• [Short task]
Please repeat only the stretch of records running from the first line through the line that contains "FACET_STATIONS = (0.17, 0.52, 0.86)".

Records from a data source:

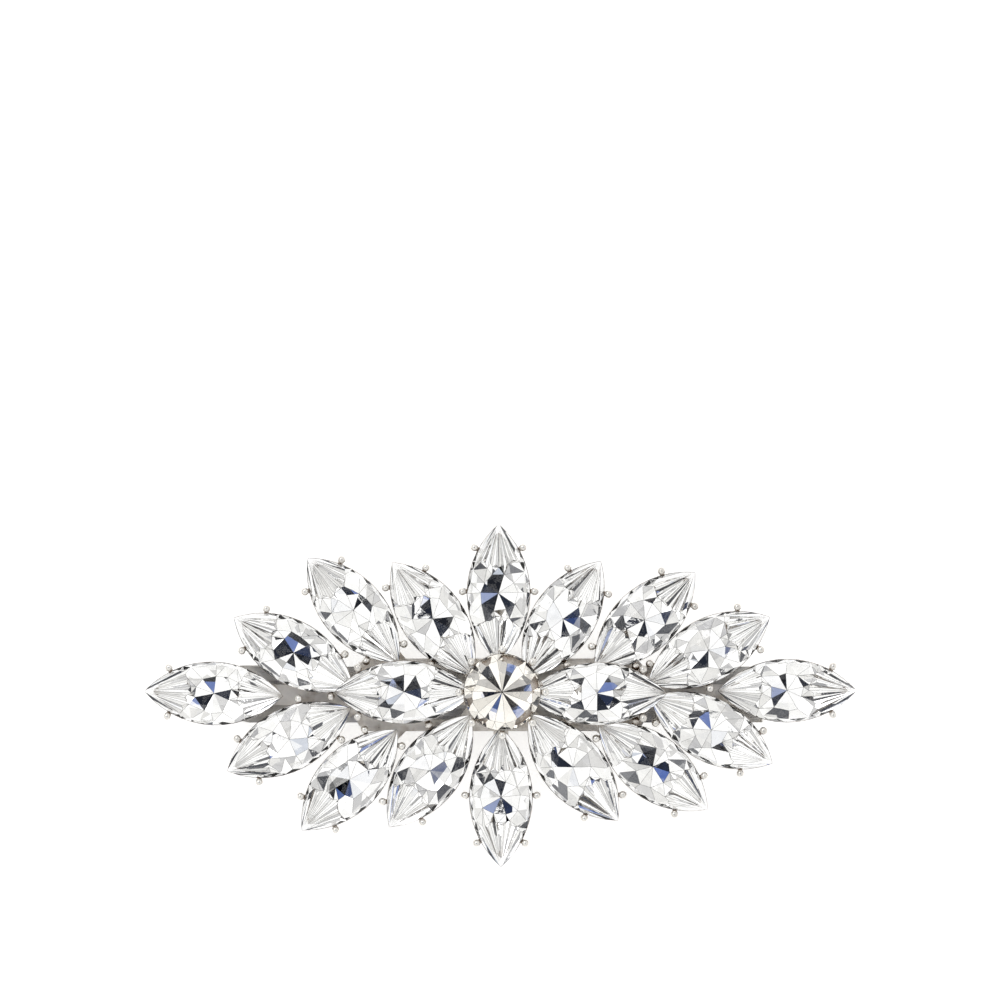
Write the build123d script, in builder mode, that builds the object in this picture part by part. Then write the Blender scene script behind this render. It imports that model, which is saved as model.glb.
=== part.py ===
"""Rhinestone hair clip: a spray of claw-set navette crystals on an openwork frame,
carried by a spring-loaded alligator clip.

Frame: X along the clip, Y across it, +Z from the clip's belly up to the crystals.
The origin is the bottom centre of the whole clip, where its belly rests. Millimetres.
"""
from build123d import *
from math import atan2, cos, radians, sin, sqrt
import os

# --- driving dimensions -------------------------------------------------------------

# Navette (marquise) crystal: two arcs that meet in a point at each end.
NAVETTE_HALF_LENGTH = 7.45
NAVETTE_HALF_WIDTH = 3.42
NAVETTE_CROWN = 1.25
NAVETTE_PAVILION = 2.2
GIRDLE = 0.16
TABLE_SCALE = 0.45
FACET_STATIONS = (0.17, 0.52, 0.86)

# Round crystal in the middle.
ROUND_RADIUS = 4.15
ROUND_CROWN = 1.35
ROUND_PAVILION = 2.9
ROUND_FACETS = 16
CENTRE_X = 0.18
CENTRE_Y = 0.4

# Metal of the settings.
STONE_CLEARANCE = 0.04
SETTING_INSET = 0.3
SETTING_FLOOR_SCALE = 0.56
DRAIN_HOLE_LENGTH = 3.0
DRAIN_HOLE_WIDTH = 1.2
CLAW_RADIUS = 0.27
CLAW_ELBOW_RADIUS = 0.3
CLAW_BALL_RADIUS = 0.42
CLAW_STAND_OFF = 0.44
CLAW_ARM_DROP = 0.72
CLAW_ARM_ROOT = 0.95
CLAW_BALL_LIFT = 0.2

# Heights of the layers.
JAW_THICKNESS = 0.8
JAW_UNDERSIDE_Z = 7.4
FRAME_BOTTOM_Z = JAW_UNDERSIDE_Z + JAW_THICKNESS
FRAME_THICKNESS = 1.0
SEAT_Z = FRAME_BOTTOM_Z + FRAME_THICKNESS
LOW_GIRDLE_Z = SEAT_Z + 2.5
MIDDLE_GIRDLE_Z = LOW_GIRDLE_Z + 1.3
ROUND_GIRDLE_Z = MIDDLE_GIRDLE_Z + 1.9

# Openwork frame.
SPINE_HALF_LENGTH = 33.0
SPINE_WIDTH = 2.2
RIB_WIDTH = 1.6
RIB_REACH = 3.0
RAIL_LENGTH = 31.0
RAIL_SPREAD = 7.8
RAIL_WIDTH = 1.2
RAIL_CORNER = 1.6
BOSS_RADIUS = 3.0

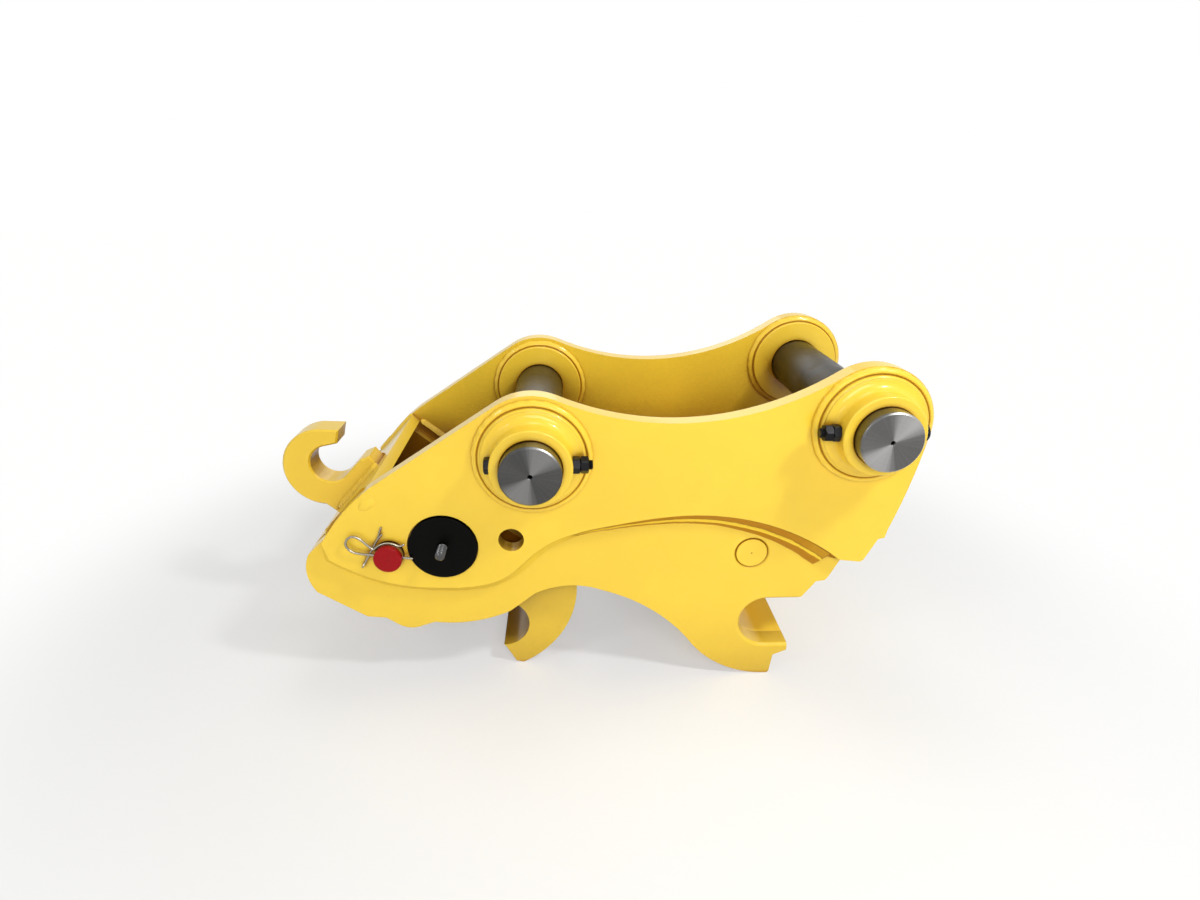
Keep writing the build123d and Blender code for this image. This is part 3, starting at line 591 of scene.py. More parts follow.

• [Solution to this task]
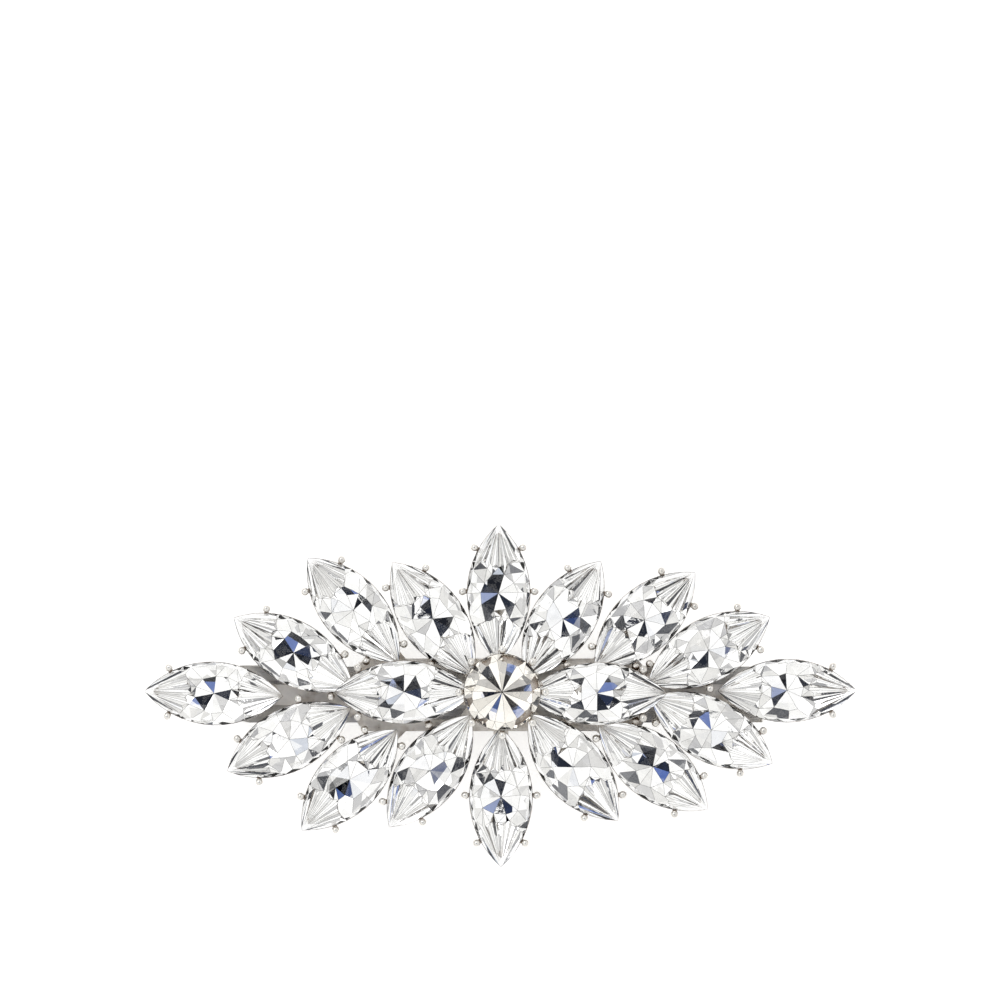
Write the build123d script, in builder mode, that builds the object in this picture part by part. Then write the Blender scene script behind this render. It imports that model, which is saved as model.glb.
=== part.py ===
"""Rhinestone hair clip: a spray of claw-set navette crystals on an openwork frame,
carried by a spring-loaded alligator clip.

Frame: X along the clip, Y across it, +Z from the clip's belly up to the crystals.
The origin is the bottom centre of the whole clip, where its belly rests. Millimetres.
"""
from build123d import *
from math import atan2, cos, radians, sin, sqrt
import os

# --- driving dimensions -------------------------------------------------------------

# Navette (marquise) crystal: two arcs that meet in a point at each end.
NAVETTE_HALF_LENGTH = 7.45
NAVETTE_HALF_WIDTH = 3.42
NAVETTE_CROWN = 1.25
NAVETTE_PAVILION = 2.2
GIRDLE = 0.16
TABLE_SCALE = 0.45
FACET_STATIONS = (0.17, 0.52, 0.86)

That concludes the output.